** START Given records **

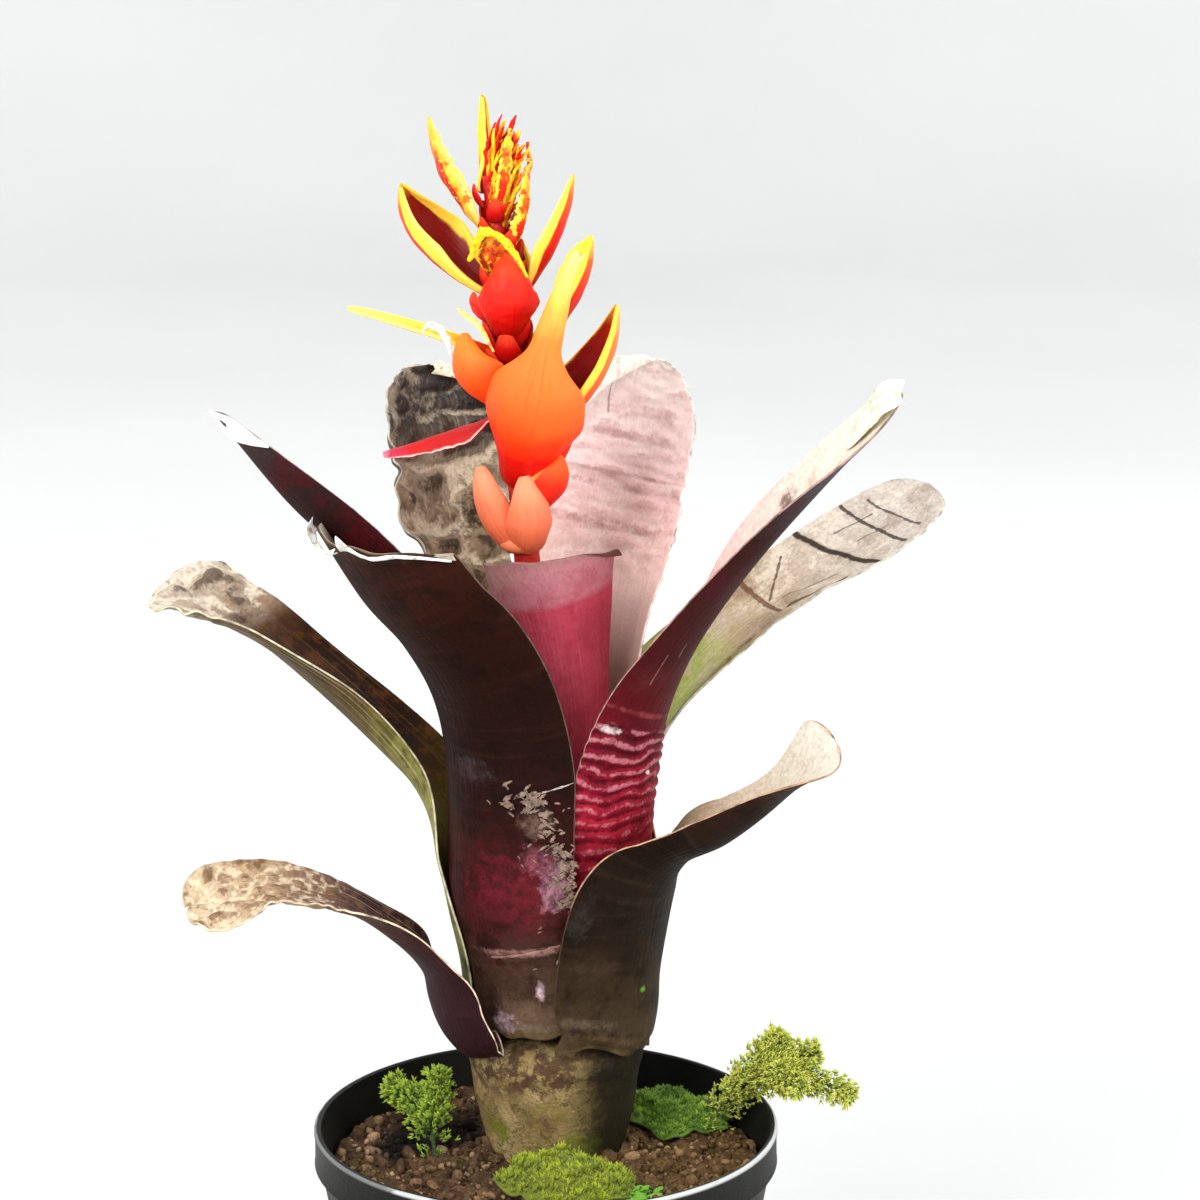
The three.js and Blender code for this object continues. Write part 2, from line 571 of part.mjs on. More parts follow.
const finish = (color, roughness) => new THREE.MeshStandardMaterial({ color, roughness, metalness: 0 });
const MATERIALS = {
  pot: finish(0x1b1f1d, 0.45),
  soil: finish(0x4a3726, 0.95),
  stump: finish(0x76683f, 0.85),
  leafDark: finish(0x3a1a14, 0.5),
  leafMagenta: finish(0x8f3542, 0.5),
  leafPale: finish(0xcfa9a2, 0.6),
  leafGreen: finish(0x8f9a52, 0.55),
  leafGrey: finish(0x8a7767, 0.8),
  scape: finish(0xb3261a, 0.5),
  orange: finish(0xf2601f, 0.45),
  yellow: finish(0xf2b02a, 0.45),
  red: finish(0xb4261a, 0.45),
  moss: finish(0x84a81f, 0.95),
  clubmoss: finish(0x7f9a34, 0.9),
};
const LEAF_FINISH = {
  leaf_grey_back: "leafGrey",
  leaf_pink_upright: "leafPale",
  leaf_magenta_front: "leafMagenta",
  leaf_green_right: "leafGreen",
};
const bractFinish = (name) => {
  if (/salmon|egg|knob|back_low|right_low/.test(name)) return "orange";
  return /boat|top|tuft|needle|narrow/.test(name) ? "yellow" : "red";
};

const bromeliad = new THREE.Group();
function place(name, geometry, material) {
  const mesh = new THREE.Mesh(geometry, MATERIALS[material]);
  mesh.name = name;
  bromeliad.add(mesh);
}

place("pot", pot(), "pot");
place("soil", soil(), "soil");
place("stump", stump(), "stump");
for (const [name, shape] of Object.entries(LEAVES)) place(name, leaf(shape), LEAF_FINISH[name] ?? "leafDark");
const scape = stem(SCAPE.points.map((p) => new THREE.Vector3(...p)), SCAPE.radii, SCAPE.sides, SCAPE.steps);
place("scape", scape, "scape");
for (const [name, shape] of Object.entries(BRACTS)) place(name, bract(shape), bractFinish(name));
for (const [name, shape] of Object.entries(CUSHIONS)) {
  place(name, geometryOf(solidOf(cushion(shape)).subtract(solidOf(stump(GAP)))), "moss");
}
for (const [name, parts] of Object.entries(SHOOTS)) place(name, shoots(parts), "clubmoss");

export default bromeliad;
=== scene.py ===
import math
import random

import bmesh
import bpy
from mathutils import Matrix, Vector, noise


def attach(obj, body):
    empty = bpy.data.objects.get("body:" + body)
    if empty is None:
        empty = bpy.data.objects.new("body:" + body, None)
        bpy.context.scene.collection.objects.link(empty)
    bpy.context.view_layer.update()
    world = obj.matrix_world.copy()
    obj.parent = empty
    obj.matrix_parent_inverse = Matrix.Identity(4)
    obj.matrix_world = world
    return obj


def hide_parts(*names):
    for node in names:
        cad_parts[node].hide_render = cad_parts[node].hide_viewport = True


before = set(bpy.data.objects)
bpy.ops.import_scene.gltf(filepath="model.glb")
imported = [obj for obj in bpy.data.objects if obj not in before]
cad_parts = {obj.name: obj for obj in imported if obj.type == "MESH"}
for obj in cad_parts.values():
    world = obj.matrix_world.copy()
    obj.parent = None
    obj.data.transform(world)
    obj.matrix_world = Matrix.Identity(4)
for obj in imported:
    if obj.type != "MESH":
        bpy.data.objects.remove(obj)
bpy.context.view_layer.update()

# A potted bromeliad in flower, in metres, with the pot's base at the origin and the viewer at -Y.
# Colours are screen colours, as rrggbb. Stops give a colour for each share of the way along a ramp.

plant = {"x": 0.003, "y": 0.012}  # the leaf tube's axis, a little behind the pot's middle
up = Vector((0, 0, 1))


def clamp(x, low=0.0, high=1.0):
    return min(high, max(low, x))


def smooth(x):
    x = clamp(x)
    return x * x * (3 - 2 * x)


def mix(a, b, share):
    return a + (b - a) * share


# One value of a smooth curve through evenly spaced stations, at t from 0 to the last station's number.
def through(values, t):
    last = len(values) - 1
    i = min(int(t), last - 1)
    f = t - i
    a, b, c, d = (values[int(clamp(k, 0, last))] for k in (i - 1, i, i + 1, i + 2))
    return 0.5 * (2 * b + (c - a) * f + (2 * a - 5 * b + 4 * c - d) * f * f
                  + (3 * b - a - 3 * c + d) * f ** 3)


# The same seeded numbers as the solids use, from 0 to 1.
def seeded(seed):
    state = seed
    while True:
        state = (state * 1664525 + 1013904223) % 4294967296
        yield state / 4294967296


def lumps(point, size, octaves=3, seed=0):  # soft noise from about -1 to 1
    return noise.fractal(point / size + Vector((seed * 7.3, seed * 3.1, seed)), 1.0, 2.0, octaves)


# Shader sockets and finishes.


def channels(colour):
    return [int(colour[i:i + 2], 16) for i in (0, 2, 4)]


def dimmed(colour, share, lift=0):  # its channels, each scaled and then raised
    return [min(255, share * c + lift) for c in channels(colour)]


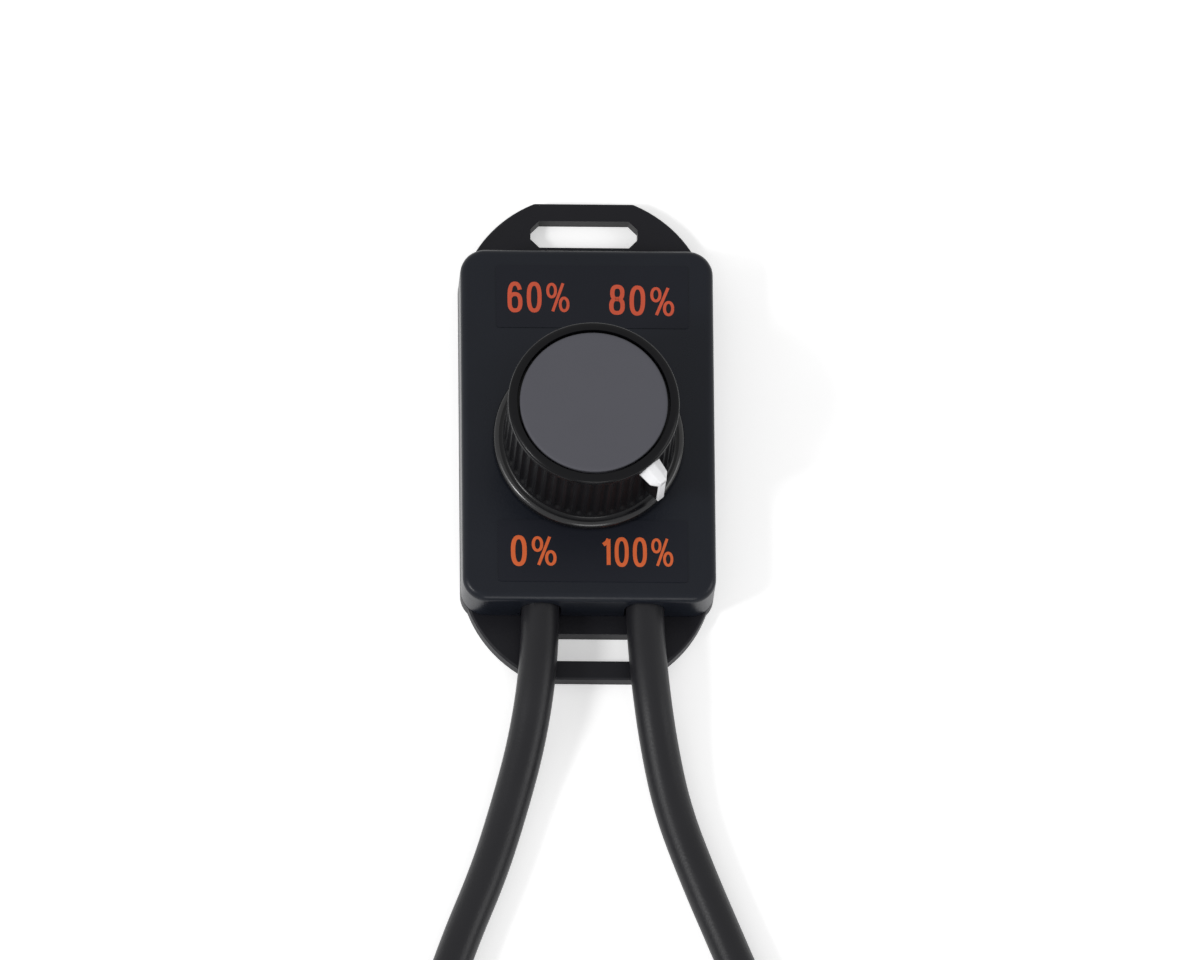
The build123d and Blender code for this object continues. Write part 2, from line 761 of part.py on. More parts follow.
# Two resistors side by side, each with its leads bent down to the board
with BuildPart() as resistors:
    for column in (resistor_x, resistor_x - resistor_pitch):
        axis_z = board_top + resistor_radius + capacitor_lift
        with BuildSketch(Plane.XZ.offset(-resistor_y - resistor_length / 2)):
            with Locations((column, axis_z)):
                Circle(resistor_radius)
        extrude(amount=resistor_length)
        with BuildLine():
            FilletPolyline(
                (column, resistor_y - resistor_span / 2, board_top),
                (column, resistor_y - resistor_span / 2, axis_z),
                (column, resistor_y + resistor_span / 2, axis_z),
                (column, resistor_y + resistor_span / 2, board_top),
                radius=0.6,
            )
        with BuildSketch(Plane.XY.offset(board_top)):
            with Locations((column, resistor_y - resistor_span / 2)):
                Circle(resistor_lead_radius)
        sweep()
resistors.part.label = "resistors"
export_step(resistors.part, "parts/resistors.step")

# Housing screws: flat heads let into the back plate, at the four corners
with BuildPart() as housing_screws:
    with BuildSketch(Plane.XY.offset(screw_sink)):
        with Locations(boss_points):
            Circle(screw_radius)
    extrude(amount=screw_length)
    with Locations([(x, y, screw_sink) for x, y in boss_points]):
        Cone(
            screw_head_radius,
            screw_radius,
            screw_head_height,
            align=(Align.CENTER, Align.CENTER, Align.MIN),
        )
    with BuildSketch(Plane.XY.offset(screw_sink)):
        with Locations(boss_points):
            Rectangle(1.3 * screw_head_radius, screw_slot_width)
            Rectangle(screw_slot_width, 1.3 * screw_head_radius)
    extrude(amount=screw_slot_depth, mode=Mode.SUBTRACT)
housing_screws.part.label = "housing_screws"
export_step(housing_screws.part, "parts/housing_screws.step")

# Cable clamp: one bar under both leads, screwed up into the housing
with BuildPart() as cable_clamp:
    with BuildSketch(Plane.XY.offset(clamp_bottom)):
        with Locations((0, clamp_y)):
            RectangleRounded(clamp_length, clamp_width, 1)
    extrude(amount=clamp_top - clamp_bottom)
    with Locations([(x, y, clamp_bottom) for x, y in clamp_points]):
        Cone(
            clamp_head_radius + pilot_gap,
            clamp_screw_radius + pilot_gap,
            clamp_head_height,
            align=(Align.CENTER, Align.CENTER, Align.MIN),
            mode=Mode.SUBTRACT,
        )
    with BuildSketch(Plane.XY.offset(clamp_bottom)):
        with Locations(clamp_points):
            Circle(clamp_screw_radius + pilot_gap)
    extrude(amount=clamp_top - clamp_bottom, mode=Mode.SUBTRACT)
cable_clamp.part.label = "cable_clamp"
export_step(cable_clamp.part, "parts/cable_clamp.step")

with BuildPart() as clamp_screws:
    with BuildSketch(Plane.XY.offset(clamp_bottom)):
        with Locations(clamp_points):
            Circle(clamp_screw_radius)
    extrude(amount=clamp_screw_length)
    with Locations([(x, y, clamp_bottom) for x, y in clamp_points]):
        Cone(
            clamp_head_radius,
            clamp_screw_radius,
            clamp_head_height,
            align=(Align.CENTER, Align.CENTER, Align.MIN),
        )
    with BuildSketch(Plane.XY.offset(clamp_bottom)):
        with Locations(clamp_points):
            Rectangle(1.3 * clamp_head_radius, 0.4)
    extrude(amount=0.4, mode=Mode.SUBTRACT)
clamp_screws.part.label = "clamp_screws"
export_step(clamp_screws.part, "parts/clamp_screws.step")

# Labels: two thin plates on the face, above and below the knob
with BuildPart() as upper_label:
    with BuildSketch(Plane.XY.offset(face_height)):
        with Locations((upper_label_x, upper_label_y)):
            RectangleRounded(upper_label_width, upper_label_height, label_corner)
    extrude(amount=label_thickness)
upper_label.part.label = "upper_label"
export_step(upper_label.part, "parts/upper_label.step")

with BuildPart() as lower_label:
    with BuildSketch(Plane.XY.offset(face_height)):
        with Locations((lower_label_x, lower_label_y)):
            RectangleRounded(lower_label_width, lower_label_height, label_corner)
    extrude(amount=label_thickness)
lower_label.part.label = "lower_label"
export_step(lower_label.part, "parts/lower_label.step")

# Internal wires: two cores from each lead, turned down onto the board
wire_start_y = near_wall_y + cable_inside
wire_pad_y = board_y - board_length / 2 + pad_row
with BuildPart() as input_wires:
    for core_x in (input_cable_x - core_offset, input_cable_x + core_offset):
        with BuildLine():
            FilletPolyline(
                (core_x, wire_start_y, cable_z),
                (core_x, wire_pad_y, cable_z),
                (core_x, wire_pad_y, board_top),
                radius=2.0,
            )
        with BuildSketch(Plane.XZ.offset(-wire_start_y)):
            with Locations((core_x, cable_z)):
                Circle(core_radius)
        sweep()
input_wires.part.label = "input_wires"
export_step(input_wires.part, "parts/input_wires.step")

with BuildPart() as output_wires:
    for core_x in (output_cable_x - core_offset, output_cable_x + core_offset):
        with BuildLine():
            FilletPolyline(
                (core_x, wire_start_y, cable_z),
                (core_x, wire_pad_y, cable_z),
                (core_x, wire_pad_y, board_top),
                radius=2.0,
            )
        with BuildSketch(Plane.XZ.offset(-wire_start_y)):
            with Locations((core_x, cable_z)):
                Circle(core_radius)
        sweep()
output_wires.part.label = "output_wires"
export_step(output_wires.part, "parts/output_wires.step")

# Leads: round cables from inside the housing, over the near ear and down to the table
lower_z = coil_lift + cable_radius
upper_z = lower_z + 2 * cable_radius + layer_gap
entry = math.radians(coil_entry)
entry_x = coil_radius * math.cos(entry)
entry_y = coil_y + coil_radius * math.sin(entry)
lead_x = entry_x - lead_in * math.sin(entry)
lead_y = entry_y + lead_in * math.cos(entry)
table_z = cable_radius

input_route = [
    (input_cable_x, wire_start_y, cable_z),
    (input_cable_x, -31.0, cable_z),
    (-8.3, -42.0, 5.9),
    (-10.0, -52.0, 4.3),
    (-12.7, -62.0, 3.1),
    (-15.9, -72.5, table_z),
    (-20.8, -84.5, table_z),
    (-24.9, -97.0, 3.1),
    (-27.1, -110.0, 3.4),
    (-lead_x, lead_y, lower_z),
    (-entry_x, entry_y, lower_z),
]
with BuildPart() as input_cable:
    with BuildLine():
        FilletPolyline(*input_route, radius=bend_radii(input_route))
    with BuildSketch(Plane.XZ.offset(-wire_start_y)):
        with Locations((input_cable_x, cable_z)):
            Circle(cable_radius)
    sweep()
input_cable.part.label = "input_cable"
export_step(input_cable.part, "parts/input_cable.step")
check_lead("input_cable", input_cable.part, input_route, bend_radii(input_route))

output_route = [
    (output_cable_x, wire_start_y, cable_z),
    (output_cable_x, -31.0, cable_z),
    (9.6, -42.0, 5.9),
    (11.0, -52.0, 4.3),
    (13.1, -62.0, 3.1),
    (16.8, -72.5, table_z),
    (21.6, -84.5, table_z),
    (26.3, -96.5, 3.7),
    (28.6, -108.0, 6.4),
    (29.6, -118.5, 9.0),
    (lead_x, lead_y, upper_z),
    (entry_x, entry_y, upper_z),
]
with BuildPart() as output_cable:
    with BuildLine():
        FilletPolyline(*output_route, radius=bend_radii(output_route))
    with BuildSketch(Plane.XZ.offset(-wire_start_y)):
        with Locations((output_cable_x, cable_z)):
            Circle(cable_radius)
    sweep()
output_cable.part.label = "output_cable"
export_step(output_cable.part, "parts/output_cable.step")
check_lead("output_cable", output_cable.part, output_route, bend_radii(output_route))

# Coil of each lead: most of one turn, the input lead below and the output lead on it
coil_axis = Axis((0, coil_y, 0), (0, 0, 1))
input_end = 180 - coil_entry + coil_turn
output_end = coil_entry - coil_turn
with BuildPart() as input_cable_coil:
    with BuildSketch(upright_plane((0, coil_y, lower_z), 180 - coil_entry)):
        with Locations((coil_radius, 0)):
            Circle(cable_radius)
    revolve(axis=coil_axis, revolution_arc=coil_turn)
input_cable_coil.part.label = "input_cable_coil"
export_step(input_cable_coil.part, "parts/input_cable_coil.step")

with BuildPart() as output_cable_coil:
    with BuildSketch(upright_plane((0, coil_y, upper_z), output_end)):
        with Locations((coil_radius, 0)):
            Circle(cable_radius)
    revolve(axis=coil_axis, revolution_arc=coil_turn)
output_cable_coil.part.label = "output_cable_coil"
export_step(output_cable_coil.part, "parts/output_cable_coil.step")

# Bare ends: two cores that go on along each coil, with a crimped ferrule on each
core_radii = (coil_radius - core_offset, coil_radius + core_offset)
with BuildPart() as input_cores:
    with BuildSketch(upright_plane((0, coil_y, lower_z), input_end)):
        with Locations([(radius, 0) for radius in core_radii]):
            Circle(core_radius)
    revolve(axis=coil_axis, revolution_arc=core_turn)
input_cores.part.label = "input_cores"
export_step(input_cores.part, "parts/input_cores.step")

with BuildPart() as output_cores:
    with BuildSketch(upright_plane((0, coil_y, upper_z), output_end - core_turn)):
        with Locations([(radius, 0) for radius in core_radii]):
            Circle(core_radius)
    revolve(axis=coil_axis, revolution_arc=core_turn)
output_cores.part.label = "output_cores"
export_step(output_cores.part, "parts/output_cores.step")

with BuildPart() as core_ferrules:
    with BuildSketch(upright_plane((0, coil_y, lower_z), input_end + core_turn)):
        with Locations([(radius, 0) for radius in core_radii]):
            Circle(core_tip_radius)
    extrude(amount=-core_tip_length)
    with BuildSketch(upright_plane((0, coil_y, upper_z), output_end - core_turn)):
        with Locations([(radius, 0) for radius in core_radii]):
            Circle(core_tip_radius)
    extrude(amount=core_tip_length)
core_ferrules.part.label = "core_ferrules"
export_step(core_ferrules.part, "parts/core_ferrules.step")

# Tie round both coils at the side away from the box, with its twisted end turned inwards
tie_y = coil_y - coil_radius
tie_z = (lower_z + upper_z) / 2
tie_inner_width = 2 * (cable_radius + tie_gap)
tie_inner_height = upper_z - lower_z + tie_inner_width
with BuildPart() as coil_tie:
    with BuildSketch(Plane.YZ):
        with Locations((tie_y, tie_z)):
            SlotOverall(
                tie_inner_height + 2 * tie_thickness,
                tie_inner_width + 2 * tie_thickness,
                rotation=90,
            )
            SlotOverall(tie_inner_height, tie_inner_width, rotation=90, mode=Mode.SUBTRACT)
    extrude(amount=tie_width / 2, both=True)
    with BuildSketch(Plane.XZ.offset(-tie_y - tie_inner_width / 2 - tie_thickness / 2)):
        with Locations((0, tie_z)):
            Circle(tie_tail_radius)
    extrude(amount=-tie_tail_length)
coil_tie.part.label = "coil_tie"
export_step(coil_tie.part, "parts/coil_tie.step")
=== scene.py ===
# %% [markdown]
# # A light dimmer with a fluted knob
# The dimmer is a flat black box with a fluted knob, two strap ears and two round leads. Its solids come
# from the CAD model, and this lesson dresses them: it sets up the picture, lays the leads, models the
# pieces that the eye rests on, and gives each one its finish. It could all be modelled afresh, but the
# solids already have the right sizes, so only what their plain meshes lack is made here. All lengths
# below are in millimetres and are turned into metres by one factor.

# %% Load the frame
import bpy
import bmesh
import math
from mathutils import Matrix, Vector


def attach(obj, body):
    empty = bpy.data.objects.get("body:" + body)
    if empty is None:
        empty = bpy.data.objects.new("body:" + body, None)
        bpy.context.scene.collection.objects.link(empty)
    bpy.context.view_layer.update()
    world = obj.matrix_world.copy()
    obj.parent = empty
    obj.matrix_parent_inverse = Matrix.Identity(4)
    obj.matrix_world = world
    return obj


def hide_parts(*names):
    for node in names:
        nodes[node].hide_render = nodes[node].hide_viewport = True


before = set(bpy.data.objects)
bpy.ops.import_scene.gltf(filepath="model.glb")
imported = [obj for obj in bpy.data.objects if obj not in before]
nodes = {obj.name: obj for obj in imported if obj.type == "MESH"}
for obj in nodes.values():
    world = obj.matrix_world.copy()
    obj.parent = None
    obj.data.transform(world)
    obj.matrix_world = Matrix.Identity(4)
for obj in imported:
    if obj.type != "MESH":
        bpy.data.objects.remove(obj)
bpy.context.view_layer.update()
scene = bpy.context.scene
scene.view_settings.view_transform = "Standard"
MM = 0.001

# %% [markdown]
# ## Camera
# The photograph was taken from far away with a long lens, about 20 degrees off straight above, so
# parallel edges stay parallel. A camera can be turned by hand until the picture fits, but that is slow
# and never quite right. This one is built from three directions, right, up and back, which were fitted
# to the corners of the box. A long lens far away copies the photograph better than a close one.

# %% Camera
camera_data = bpy.data.cameras.new("camera")
camera = bpy.data.objects.new("camera", camera_data)
scene.collection.objects.link(camera)
scene.camera = camera

right = Vector((0.9988, -0.0089, 0.0488)).normalized()
up = Vector((0.0, 0.9396, 0.3422))
up = (up - up.dot(right) * right).normalized()
back = right.cross(up)
aim = Vector((2.3, -5.7, 0.0)) * MM
camera_distance = 4.0
pixels_per_mm = 6.327
camera_data.sensor_width = 36.0
camera_data.lens = pixels_per_mm * camera_distance * 1000 * 36.0 / 1200
camera_data.clip_end = 50.0
turn = Matrix((right, up, back)).transposed().to_4x4()
camera.matrix_world = Matrix.Translation(aim + back * camera_distance) @ turn
print("lens", round(camera_data.lens, 1))

# %% [markdown]
# ## Shader maths as plain sums
# A material is a net of nodes. It could be wired by hand, one link at a time, but that is slow to read
# when every piece has its own. So a small class wraps one output socket and lets `a * b + 1` add the
# Math nodes, and one method adds any other node. Places are given in millimetres from the origin.

# %% Values
class Value:
    """One output socket of a finish, which can be added, multiplied and compared."""

    def __init__(self, finish, socket):
        self.finish = finish
        self.socket = socket

    def math(self, operation, *others):
        inputs = dict(enumerate((self, *others)))
        return self.finish.node("ShaderNodeMath", {"operation": operation}, inputs)

    def __add__(self, other):
        return self.math("ADD", other)

    def __sub__(self, other):
        return self.math("SUBTRACT", other)

    def __rsub__(self, other):
        return self.finish.node("ShaderNodeMath", {"operation": "SUBTRACT"}, {0: other, 1: self})

    def __mul__(self, other):
        return self.math("MULTIPLY", other)

    def __gt__(self, other):
        return self.math("GREATER_THAN", other)

    __radd__ = __add__
    __rmul__ = __mul__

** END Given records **

## [What you will do]
Give every line of the material that includes the string "type".

## [Correct output]
cad_parts = {obj.name: obj for obj in imported if obj.type == "MESH"}
    if obj.type != "MESH":
nodes = {obj.name: obj for obj in imported if obj.type == "MESH"}
    if obj.type != "MESH":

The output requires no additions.